AIM OF THE EXERCISE: Check each line of the data for "names" and select those that have it.
___
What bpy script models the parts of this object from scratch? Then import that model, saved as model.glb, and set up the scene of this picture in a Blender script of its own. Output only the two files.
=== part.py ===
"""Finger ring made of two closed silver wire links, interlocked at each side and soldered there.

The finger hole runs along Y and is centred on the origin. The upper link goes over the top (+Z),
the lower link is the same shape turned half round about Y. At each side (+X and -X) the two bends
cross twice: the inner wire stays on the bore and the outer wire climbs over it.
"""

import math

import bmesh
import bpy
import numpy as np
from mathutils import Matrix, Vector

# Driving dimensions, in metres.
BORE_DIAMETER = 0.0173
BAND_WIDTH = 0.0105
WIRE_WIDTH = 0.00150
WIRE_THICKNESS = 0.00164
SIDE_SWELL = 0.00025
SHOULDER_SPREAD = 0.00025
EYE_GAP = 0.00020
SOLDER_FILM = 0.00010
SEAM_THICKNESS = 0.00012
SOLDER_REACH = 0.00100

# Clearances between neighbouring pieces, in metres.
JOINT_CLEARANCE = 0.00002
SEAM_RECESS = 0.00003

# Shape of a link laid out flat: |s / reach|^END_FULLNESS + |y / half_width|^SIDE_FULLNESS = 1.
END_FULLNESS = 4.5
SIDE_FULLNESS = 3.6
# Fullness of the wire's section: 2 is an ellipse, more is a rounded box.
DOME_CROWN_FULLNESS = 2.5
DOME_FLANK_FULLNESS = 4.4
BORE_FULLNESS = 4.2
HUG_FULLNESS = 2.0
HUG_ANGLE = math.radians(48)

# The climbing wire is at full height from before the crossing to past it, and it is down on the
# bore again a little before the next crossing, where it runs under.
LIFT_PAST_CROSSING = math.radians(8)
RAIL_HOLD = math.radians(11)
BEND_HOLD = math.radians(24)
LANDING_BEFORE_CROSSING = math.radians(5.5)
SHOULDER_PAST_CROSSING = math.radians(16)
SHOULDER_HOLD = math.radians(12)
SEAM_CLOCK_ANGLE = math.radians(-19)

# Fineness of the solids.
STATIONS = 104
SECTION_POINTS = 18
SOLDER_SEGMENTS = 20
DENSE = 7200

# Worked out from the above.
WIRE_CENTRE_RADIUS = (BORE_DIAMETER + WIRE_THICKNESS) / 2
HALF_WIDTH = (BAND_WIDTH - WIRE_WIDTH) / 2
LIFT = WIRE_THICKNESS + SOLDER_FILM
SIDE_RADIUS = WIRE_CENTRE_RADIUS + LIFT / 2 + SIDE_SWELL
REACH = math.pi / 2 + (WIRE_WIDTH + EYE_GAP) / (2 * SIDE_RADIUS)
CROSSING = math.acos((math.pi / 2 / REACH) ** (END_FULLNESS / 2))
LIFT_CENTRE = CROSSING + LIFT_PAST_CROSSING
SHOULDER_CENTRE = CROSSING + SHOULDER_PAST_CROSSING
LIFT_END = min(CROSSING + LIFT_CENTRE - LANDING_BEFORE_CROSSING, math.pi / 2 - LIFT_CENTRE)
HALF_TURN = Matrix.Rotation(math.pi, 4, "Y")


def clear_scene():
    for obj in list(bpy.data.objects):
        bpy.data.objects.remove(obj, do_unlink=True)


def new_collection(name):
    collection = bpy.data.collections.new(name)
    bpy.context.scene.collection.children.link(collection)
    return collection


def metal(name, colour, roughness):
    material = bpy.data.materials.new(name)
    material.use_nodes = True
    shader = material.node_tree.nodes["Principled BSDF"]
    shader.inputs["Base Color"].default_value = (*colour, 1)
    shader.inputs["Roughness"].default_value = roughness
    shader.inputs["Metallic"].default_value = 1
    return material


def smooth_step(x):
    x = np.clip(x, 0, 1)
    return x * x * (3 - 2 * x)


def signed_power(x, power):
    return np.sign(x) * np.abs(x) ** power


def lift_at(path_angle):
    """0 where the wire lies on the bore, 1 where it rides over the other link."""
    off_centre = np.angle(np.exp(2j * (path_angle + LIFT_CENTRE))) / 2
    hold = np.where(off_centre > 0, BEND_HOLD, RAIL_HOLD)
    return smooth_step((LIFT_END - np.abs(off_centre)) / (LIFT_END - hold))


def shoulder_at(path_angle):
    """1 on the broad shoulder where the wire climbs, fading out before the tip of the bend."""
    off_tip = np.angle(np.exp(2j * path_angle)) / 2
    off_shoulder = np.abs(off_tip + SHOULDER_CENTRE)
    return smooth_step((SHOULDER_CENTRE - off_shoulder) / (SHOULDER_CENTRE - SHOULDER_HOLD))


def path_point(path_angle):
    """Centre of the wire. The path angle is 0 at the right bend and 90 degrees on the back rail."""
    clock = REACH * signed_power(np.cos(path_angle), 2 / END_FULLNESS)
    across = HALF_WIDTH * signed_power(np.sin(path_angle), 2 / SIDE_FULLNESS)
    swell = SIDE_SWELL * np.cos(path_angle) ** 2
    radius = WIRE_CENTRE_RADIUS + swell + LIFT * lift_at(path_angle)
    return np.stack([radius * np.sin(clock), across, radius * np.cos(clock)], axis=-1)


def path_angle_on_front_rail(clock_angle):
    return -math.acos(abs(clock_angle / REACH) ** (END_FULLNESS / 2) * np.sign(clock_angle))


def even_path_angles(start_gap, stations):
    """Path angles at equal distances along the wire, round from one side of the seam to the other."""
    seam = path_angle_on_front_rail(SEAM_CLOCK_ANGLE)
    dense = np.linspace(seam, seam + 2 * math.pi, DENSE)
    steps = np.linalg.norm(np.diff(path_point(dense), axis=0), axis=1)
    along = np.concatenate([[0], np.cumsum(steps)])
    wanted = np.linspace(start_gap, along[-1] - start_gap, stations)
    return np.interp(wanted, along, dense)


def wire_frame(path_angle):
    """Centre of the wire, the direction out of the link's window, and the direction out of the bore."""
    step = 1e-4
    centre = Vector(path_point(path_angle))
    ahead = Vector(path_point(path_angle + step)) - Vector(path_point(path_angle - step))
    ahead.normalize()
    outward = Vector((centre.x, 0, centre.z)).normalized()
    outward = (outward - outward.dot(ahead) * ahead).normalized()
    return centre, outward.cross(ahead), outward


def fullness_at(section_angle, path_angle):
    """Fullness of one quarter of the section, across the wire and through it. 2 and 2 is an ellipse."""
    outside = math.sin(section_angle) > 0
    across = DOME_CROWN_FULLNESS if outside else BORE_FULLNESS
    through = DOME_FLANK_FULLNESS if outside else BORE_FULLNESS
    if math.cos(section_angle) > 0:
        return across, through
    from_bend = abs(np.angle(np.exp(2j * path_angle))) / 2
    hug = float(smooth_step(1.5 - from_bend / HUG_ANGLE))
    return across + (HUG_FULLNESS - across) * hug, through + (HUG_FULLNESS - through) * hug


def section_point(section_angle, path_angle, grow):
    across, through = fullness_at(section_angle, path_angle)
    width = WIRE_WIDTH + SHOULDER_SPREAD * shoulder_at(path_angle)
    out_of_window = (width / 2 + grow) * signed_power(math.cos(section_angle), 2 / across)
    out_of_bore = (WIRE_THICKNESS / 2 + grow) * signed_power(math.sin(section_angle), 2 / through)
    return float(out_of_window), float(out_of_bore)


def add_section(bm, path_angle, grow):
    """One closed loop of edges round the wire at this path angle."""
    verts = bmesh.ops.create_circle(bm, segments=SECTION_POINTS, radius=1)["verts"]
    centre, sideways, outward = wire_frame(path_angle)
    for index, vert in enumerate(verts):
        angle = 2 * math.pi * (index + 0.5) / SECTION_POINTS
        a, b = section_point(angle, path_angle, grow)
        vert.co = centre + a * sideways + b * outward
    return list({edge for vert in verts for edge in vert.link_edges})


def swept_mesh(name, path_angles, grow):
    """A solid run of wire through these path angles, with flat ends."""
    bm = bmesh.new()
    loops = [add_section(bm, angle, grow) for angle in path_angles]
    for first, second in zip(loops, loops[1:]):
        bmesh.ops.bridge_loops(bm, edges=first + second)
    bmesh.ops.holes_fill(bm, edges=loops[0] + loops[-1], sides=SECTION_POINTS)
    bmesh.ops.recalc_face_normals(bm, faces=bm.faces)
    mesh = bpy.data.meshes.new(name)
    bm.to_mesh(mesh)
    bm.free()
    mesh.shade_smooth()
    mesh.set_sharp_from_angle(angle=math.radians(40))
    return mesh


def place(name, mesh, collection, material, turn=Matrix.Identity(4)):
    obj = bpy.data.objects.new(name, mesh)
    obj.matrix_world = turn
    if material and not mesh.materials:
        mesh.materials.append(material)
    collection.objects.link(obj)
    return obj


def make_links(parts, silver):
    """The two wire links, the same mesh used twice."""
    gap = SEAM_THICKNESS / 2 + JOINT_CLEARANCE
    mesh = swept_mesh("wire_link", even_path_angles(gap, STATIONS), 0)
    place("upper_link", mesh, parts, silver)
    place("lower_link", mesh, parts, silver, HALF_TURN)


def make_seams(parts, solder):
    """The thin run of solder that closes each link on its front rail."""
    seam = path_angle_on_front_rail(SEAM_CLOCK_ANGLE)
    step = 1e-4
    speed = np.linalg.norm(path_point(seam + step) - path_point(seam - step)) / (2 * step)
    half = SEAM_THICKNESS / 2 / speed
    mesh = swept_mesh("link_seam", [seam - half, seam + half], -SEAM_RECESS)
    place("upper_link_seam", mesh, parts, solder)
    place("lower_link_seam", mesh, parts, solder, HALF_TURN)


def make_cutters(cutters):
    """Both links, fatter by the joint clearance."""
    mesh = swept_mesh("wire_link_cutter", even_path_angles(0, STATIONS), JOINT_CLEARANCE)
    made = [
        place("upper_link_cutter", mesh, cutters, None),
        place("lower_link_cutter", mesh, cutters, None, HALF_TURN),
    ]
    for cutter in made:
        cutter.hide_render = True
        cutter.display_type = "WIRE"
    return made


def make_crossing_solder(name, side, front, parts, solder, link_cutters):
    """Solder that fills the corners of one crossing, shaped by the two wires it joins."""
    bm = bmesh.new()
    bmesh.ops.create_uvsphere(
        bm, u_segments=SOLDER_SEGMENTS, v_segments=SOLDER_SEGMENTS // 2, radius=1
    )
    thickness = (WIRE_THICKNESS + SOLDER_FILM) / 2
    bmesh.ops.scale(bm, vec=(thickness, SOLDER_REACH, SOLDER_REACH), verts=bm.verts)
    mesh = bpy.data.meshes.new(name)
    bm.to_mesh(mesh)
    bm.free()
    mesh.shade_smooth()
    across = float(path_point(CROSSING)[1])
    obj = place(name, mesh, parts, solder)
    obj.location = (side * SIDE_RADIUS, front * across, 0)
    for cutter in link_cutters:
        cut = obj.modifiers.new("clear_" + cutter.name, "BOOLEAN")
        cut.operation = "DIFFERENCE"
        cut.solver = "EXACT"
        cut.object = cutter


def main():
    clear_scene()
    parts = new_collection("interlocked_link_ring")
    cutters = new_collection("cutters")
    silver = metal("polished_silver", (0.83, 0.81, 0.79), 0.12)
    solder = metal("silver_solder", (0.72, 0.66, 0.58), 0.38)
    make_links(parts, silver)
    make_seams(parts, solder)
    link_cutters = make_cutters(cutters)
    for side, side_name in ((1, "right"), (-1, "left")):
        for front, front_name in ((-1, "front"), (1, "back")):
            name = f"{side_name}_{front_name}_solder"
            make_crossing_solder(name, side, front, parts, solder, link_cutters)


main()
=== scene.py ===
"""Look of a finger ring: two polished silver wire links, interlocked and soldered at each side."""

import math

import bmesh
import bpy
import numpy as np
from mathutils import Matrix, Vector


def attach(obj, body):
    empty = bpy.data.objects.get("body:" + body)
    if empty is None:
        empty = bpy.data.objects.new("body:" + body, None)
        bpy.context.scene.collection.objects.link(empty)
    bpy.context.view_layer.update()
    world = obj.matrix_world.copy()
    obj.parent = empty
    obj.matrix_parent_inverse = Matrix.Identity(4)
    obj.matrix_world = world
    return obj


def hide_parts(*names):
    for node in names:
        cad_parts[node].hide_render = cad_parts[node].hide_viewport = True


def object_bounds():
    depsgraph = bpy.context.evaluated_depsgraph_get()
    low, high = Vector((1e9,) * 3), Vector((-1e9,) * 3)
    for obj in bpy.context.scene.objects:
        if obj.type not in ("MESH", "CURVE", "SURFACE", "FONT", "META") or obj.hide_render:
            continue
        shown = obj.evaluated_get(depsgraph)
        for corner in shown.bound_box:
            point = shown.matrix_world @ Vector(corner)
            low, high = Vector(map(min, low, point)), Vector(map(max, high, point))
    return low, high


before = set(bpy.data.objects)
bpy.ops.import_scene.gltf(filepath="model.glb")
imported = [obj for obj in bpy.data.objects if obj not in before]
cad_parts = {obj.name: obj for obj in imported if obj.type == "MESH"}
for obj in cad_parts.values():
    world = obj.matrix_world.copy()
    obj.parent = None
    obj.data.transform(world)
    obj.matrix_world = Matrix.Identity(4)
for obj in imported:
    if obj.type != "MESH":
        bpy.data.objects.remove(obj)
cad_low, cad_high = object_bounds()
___
EXERCISE RESULT:
def hide_parts(*names):
    for node in names:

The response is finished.